__Problem to work on__
Lift out, unaltered, the lines of the material below between the line holding "for maker in" and the line holding "before = set(bpy.data.objects)", counting both.

*** Input ***

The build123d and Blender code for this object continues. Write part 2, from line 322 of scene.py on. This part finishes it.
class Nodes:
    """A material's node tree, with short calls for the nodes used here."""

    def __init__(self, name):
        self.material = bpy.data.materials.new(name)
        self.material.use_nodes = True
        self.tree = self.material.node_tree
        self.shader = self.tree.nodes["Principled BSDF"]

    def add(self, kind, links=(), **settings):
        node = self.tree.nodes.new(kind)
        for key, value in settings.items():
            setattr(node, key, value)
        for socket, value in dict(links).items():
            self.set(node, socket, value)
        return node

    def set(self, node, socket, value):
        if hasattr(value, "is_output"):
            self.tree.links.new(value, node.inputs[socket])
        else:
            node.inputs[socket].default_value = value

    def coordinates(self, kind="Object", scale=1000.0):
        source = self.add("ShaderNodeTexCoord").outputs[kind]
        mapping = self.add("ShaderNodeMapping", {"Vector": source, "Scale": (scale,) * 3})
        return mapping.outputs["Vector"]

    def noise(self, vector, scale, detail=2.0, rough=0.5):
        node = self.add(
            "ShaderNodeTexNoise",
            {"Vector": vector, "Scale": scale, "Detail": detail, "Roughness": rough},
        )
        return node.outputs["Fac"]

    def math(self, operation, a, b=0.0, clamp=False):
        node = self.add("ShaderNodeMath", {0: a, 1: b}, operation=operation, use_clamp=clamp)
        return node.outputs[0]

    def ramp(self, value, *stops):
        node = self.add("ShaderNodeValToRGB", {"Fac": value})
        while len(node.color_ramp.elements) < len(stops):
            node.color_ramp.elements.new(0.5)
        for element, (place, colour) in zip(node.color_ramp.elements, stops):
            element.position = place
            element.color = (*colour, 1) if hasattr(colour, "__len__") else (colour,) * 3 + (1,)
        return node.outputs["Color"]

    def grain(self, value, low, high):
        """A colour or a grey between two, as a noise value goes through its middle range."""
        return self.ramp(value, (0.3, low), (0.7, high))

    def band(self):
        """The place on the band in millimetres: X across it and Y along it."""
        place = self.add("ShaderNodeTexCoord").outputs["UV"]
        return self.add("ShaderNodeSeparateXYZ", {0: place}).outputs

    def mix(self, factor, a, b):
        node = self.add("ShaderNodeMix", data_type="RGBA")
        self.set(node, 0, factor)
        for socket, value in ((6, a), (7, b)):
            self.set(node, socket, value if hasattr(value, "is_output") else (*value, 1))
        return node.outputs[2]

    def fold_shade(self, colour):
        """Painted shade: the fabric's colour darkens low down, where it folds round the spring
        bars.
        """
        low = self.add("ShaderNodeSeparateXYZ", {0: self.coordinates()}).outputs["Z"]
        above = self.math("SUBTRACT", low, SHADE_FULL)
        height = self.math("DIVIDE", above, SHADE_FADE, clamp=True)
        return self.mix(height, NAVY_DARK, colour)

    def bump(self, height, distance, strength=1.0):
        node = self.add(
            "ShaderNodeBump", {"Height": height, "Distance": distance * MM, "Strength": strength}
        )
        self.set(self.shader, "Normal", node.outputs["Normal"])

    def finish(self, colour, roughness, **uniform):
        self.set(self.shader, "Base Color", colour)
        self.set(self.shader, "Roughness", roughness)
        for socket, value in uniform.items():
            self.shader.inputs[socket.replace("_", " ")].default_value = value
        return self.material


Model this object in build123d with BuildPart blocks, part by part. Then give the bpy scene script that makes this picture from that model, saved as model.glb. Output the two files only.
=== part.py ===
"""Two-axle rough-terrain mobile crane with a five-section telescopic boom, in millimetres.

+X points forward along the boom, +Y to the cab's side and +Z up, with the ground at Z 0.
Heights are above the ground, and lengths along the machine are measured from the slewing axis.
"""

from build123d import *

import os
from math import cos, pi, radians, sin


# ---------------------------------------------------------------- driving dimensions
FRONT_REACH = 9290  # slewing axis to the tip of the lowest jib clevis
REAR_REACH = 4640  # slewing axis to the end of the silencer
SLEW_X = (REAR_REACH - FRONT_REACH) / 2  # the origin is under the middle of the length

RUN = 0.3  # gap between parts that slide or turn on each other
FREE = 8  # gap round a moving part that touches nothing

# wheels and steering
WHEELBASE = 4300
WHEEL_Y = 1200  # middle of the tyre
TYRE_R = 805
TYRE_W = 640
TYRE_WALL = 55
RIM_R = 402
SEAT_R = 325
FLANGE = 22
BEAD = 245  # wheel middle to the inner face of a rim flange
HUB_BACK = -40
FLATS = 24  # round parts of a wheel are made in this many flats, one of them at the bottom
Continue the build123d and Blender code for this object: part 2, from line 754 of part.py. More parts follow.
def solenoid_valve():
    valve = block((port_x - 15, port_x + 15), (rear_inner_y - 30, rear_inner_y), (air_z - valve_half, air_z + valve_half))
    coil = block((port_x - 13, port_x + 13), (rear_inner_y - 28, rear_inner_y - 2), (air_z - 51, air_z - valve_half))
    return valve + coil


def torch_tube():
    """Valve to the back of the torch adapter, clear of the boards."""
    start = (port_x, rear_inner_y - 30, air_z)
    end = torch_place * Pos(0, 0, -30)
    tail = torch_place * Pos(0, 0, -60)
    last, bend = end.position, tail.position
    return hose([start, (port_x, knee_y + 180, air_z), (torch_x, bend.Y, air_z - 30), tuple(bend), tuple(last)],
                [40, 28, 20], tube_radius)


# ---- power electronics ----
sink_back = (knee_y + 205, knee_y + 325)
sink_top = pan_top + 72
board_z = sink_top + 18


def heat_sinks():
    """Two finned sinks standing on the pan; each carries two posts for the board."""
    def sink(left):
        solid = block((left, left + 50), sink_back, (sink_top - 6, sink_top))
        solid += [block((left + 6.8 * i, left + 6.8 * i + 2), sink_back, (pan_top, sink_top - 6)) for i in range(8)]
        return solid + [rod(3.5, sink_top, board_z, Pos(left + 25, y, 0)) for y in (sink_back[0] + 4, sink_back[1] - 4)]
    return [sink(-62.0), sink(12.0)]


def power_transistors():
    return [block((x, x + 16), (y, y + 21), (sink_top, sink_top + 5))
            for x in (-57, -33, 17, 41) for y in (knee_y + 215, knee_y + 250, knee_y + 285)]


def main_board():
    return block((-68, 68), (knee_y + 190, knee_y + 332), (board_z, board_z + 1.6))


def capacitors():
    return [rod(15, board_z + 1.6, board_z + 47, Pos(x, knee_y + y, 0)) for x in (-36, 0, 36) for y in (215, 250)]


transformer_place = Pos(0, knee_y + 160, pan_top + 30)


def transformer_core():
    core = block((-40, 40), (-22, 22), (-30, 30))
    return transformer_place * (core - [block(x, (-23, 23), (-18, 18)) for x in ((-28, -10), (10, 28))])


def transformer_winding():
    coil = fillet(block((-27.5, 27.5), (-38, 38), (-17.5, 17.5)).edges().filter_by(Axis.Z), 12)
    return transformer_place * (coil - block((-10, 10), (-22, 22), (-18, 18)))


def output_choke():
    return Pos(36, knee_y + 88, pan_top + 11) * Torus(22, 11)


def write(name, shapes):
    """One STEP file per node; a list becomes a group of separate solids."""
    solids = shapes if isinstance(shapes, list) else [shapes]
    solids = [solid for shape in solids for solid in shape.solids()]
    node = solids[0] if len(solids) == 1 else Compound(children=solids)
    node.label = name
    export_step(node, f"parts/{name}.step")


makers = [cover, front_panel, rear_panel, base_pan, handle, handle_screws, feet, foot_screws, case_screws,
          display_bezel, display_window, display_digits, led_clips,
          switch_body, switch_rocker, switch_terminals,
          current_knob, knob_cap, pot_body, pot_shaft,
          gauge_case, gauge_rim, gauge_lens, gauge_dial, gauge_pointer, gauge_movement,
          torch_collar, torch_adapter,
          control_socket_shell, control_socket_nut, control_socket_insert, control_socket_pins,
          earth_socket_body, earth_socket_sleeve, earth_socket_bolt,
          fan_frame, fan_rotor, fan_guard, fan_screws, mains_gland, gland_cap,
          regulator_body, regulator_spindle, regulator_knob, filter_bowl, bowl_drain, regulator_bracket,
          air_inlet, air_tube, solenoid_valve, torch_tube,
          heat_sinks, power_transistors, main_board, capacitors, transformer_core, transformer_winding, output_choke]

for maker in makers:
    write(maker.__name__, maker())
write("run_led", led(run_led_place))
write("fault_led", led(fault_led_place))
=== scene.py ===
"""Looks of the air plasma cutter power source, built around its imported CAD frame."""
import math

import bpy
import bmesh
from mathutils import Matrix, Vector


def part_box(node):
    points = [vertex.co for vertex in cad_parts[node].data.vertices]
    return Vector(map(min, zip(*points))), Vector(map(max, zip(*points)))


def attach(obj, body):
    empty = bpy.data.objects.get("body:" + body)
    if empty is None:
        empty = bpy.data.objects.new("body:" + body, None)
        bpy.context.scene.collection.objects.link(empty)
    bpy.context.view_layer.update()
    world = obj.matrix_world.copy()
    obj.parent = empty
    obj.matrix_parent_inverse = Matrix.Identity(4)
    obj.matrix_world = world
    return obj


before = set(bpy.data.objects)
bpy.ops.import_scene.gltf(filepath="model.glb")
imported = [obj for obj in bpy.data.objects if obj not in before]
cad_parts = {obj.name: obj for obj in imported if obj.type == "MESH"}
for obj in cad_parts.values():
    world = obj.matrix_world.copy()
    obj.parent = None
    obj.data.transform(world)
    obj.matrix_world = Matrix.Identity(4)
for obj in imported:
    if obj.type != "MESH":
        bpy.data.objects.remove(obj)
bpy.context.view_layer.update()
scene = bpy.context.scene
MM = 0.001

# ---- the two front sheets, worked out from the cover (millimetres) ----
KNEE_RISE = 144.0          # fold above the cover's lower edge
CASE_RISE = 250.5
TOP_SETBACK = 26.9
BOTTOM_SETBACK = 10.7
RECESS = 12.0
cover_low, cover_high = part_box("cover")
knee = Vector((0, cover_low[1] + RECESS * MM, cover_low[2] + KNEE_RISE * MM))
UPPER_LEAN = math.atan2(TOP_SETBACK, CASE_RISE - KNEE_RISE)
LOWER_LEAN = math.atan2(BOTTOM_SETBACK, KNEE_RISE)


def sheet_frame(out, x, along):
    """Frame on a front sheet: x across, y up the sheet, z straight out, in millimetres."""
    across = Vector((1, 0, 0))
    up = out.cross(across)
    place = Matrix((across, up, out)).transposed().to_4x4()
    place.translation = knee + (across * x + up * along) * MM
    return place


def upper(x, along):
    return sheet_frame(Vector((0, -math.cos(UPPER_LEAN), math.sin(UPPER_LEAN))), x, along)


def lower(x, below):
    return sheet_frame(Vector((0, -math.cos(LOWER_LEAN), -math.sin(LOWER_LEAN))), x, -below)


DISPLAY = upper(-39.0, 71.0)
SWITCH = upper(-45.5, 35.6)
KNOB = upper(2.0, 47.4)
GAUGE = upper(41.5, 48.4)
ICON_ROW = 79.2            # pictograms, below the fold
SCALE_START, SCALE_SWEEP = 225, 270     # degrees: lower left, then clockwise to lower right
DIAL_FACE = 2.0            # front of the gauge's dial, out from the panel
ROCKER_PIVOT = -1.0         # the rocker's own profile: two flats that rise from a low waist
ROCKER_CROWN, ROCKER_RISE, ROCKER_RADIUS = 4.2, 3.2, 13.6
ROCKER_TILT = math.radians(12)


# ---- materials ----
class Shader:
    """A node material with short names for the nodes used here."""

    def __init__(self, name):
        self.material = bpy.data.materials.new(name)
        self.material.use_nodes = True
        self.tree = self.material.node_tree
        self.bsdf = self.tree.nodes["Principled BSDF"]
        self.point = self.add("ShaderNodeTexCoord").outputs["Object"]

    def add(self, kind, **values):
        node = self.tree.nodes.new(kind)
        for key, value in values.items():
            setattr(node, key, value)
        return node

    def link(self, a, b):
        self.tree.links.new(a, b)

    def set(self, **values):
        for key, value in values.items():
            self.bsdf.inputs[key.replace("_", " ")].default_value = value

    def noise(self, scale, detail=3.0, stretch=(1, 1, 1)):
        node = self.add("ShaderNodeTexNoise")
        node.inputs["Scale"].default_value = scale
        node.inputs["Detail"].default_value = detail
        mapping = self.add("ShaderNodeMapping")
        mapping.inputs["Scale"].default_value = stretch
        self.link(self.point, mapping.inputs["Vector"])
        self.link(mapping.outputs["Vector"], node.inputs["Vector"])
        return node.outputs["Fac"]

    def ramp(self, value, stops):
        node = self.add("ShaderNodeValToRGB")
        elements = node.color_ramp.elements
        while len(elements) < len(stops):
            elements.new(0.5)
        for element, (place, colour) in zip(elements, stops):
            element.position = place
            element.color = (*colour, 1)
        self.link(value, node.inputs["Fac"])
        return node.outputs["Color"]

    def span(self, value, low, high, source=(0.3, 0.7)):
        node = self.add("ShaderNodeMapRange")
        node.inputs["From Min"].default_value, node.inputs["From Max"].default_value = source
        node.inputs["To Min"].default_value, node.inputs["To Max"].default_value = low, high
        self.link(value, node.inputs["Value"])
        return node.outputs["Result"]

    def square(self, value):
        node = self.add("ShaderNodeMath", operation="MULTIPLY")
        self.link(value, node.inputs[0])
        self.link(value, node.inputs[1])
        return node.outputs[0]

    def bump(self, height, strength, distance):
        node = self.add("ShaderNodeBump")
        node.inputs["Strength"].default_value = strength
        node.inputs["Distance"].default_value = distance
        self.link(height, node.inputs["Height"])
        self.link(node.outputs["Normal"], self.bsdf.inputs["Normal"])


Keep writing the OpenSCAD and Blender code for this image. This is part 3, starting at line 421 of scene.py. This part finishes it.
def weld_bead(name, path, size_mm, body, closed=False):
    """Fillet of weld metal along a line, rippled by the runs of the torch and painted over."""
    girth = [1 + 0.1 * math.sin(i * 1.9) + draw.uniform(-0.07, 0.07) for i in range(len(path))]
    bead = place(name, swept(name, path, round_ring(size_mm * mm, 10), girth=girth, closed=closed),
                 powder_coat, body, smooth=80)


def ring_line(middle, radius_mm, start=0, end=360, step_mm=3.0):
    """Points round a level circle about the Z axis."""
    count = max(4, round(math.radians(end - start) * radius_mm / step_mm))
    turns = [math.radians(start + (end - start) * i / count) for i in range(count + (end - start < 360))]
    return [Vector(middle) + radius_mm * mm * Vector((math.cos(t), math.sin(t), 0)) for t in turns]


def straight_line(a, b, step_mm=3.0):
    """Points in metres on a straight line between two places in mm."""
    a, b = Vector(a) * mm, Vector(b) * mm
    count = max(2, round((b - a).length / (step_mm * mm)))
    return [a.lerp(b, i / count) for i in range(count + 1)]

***

__In response__
for maker in makers:
    write(maker.__name__, maker())
write("run_led", led(run_led_place))
write("fault_led", led(fault_led_place))
=== scene.py ===
"""Looks of the air plasma cutter power source, built around its imported CAD frame."""
import math

import bpy
import bmesh
from mathutils import Matrix, Vector


def part_box(node):
    points = [vertex.co for vertex in cad_parts[node].data.vertices]
    return Vector(map(min, zip(*points))), Vector(map(max, zip(*points)))


def attach(obj, body):
    empty = bpy.data.objects.get("body:" + body)
    if empty is None:
        empty = bpy.data.objects.new("body:" + body, None)
        bpy.context.scene.collection.objects.link(empty)
    bpy.context.view_layer.update()
    world = obj.matrix_world.copy()
    obj.parent = empty
    obj.matrix_parent_inverse = Matrix.Identity(4)
    obj.matrix_world = world
    return obj


before = set(bpy.data.objects)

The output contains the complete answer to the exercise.